I love that last part. He just made up some shit to throw people off. Ya think?

But there are some very telling details to this elaborate story. Most notable (beyond the ridiculous time scales—Xenu apparently ruled this quadrant of the Galaxy for 2 Trillion Years) is how this advanced civilization that had beat death, liked racing cars and setting off random nukes, was just like the US in the 1950’s, only they were all evil Socialists who killed the inherently good natured and capitalistic Thetans for sport and their technology was just like ours (down to even flying through space in Douglas DC-8s).

What’s telling about all this is that it emphasizes just what an unimaginative hack Hubbard was as a sci-fi author. He couldn’t conceive of a 200,000 year old space faring civilization that was any more advanced than the US at the height of the Cold War. Did they speak English and watch Leave it to Beaver as well? Take two hour long, four Martinni lunches? Chase their secretaries around the office making lascivious faces? Enjoy a tight crew cut?

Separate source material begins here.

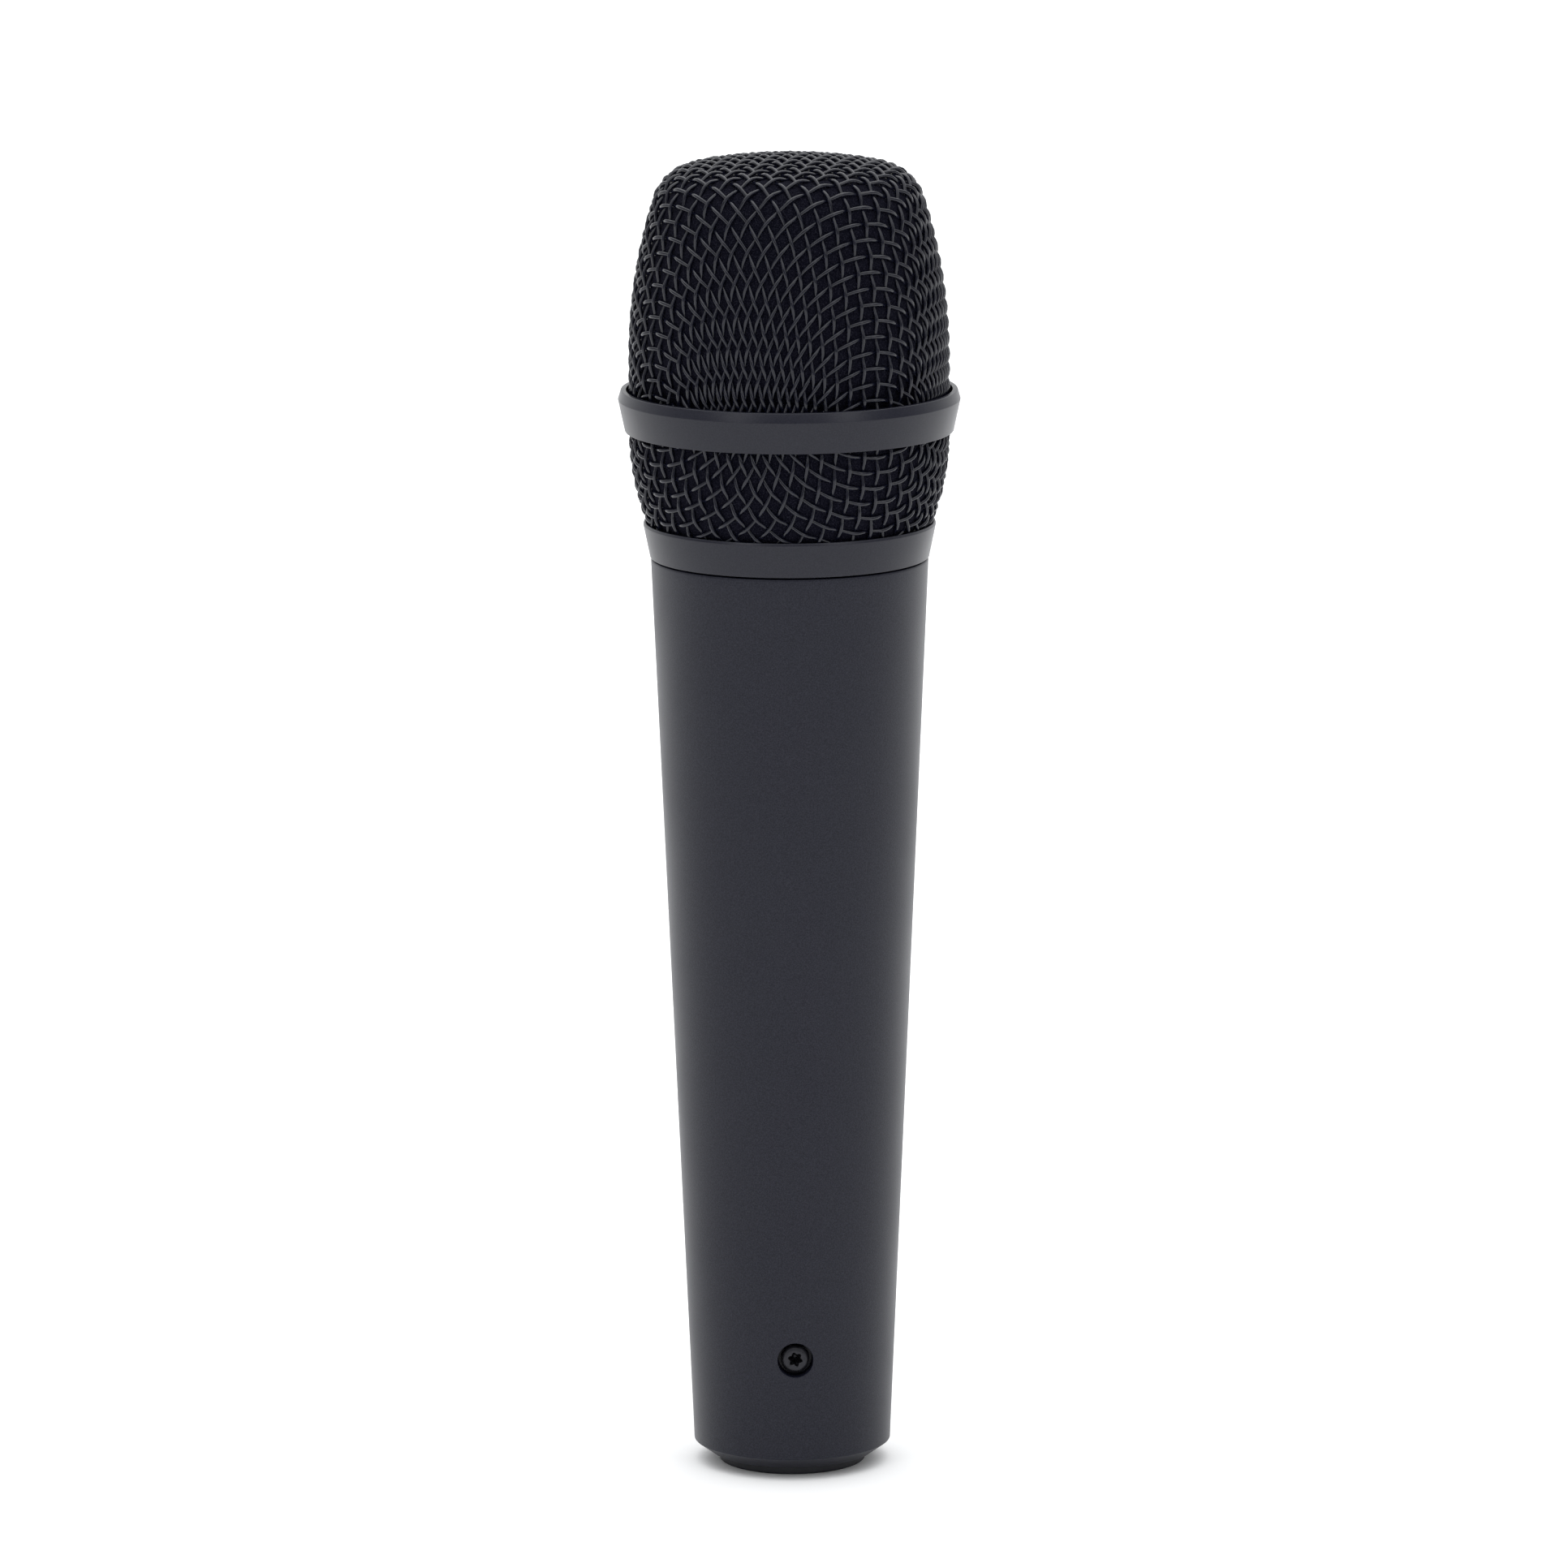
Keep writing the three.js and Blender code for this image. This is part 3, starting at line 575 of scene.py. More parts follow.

Maybe back in the fifties and sixties when Hubbard made this stuff up it sounded sci-fi and futuristic but fifty years on, it creeks like a badly made B-movie, complete with rubber aliens, technobabble and cardboard flying saucers.

It would be amusing if it weren’t for the thousands of people all over the world who fall prey to this nonsense. Bellow the silly Space Opera and gibberish about Thetans is an organization that takes in millions of dollars from people who are just looking for answers in a weird and confusing world, exploiting them and encouraging cult-like behavior, just to make a buck.

Operation Clambake is an organization dedicated to exposing this fraud. Drop on by and let them know they aren’t alone, that Tom Cruise and the crazy science Fiction writer he worships aren’t going to win. A few trillion years form now, people will ask what was Scientology all about and will be able to snicker and laugh, they way w do now about other religions that have fallen out of fashion, like the cult of Mithra or Christianity.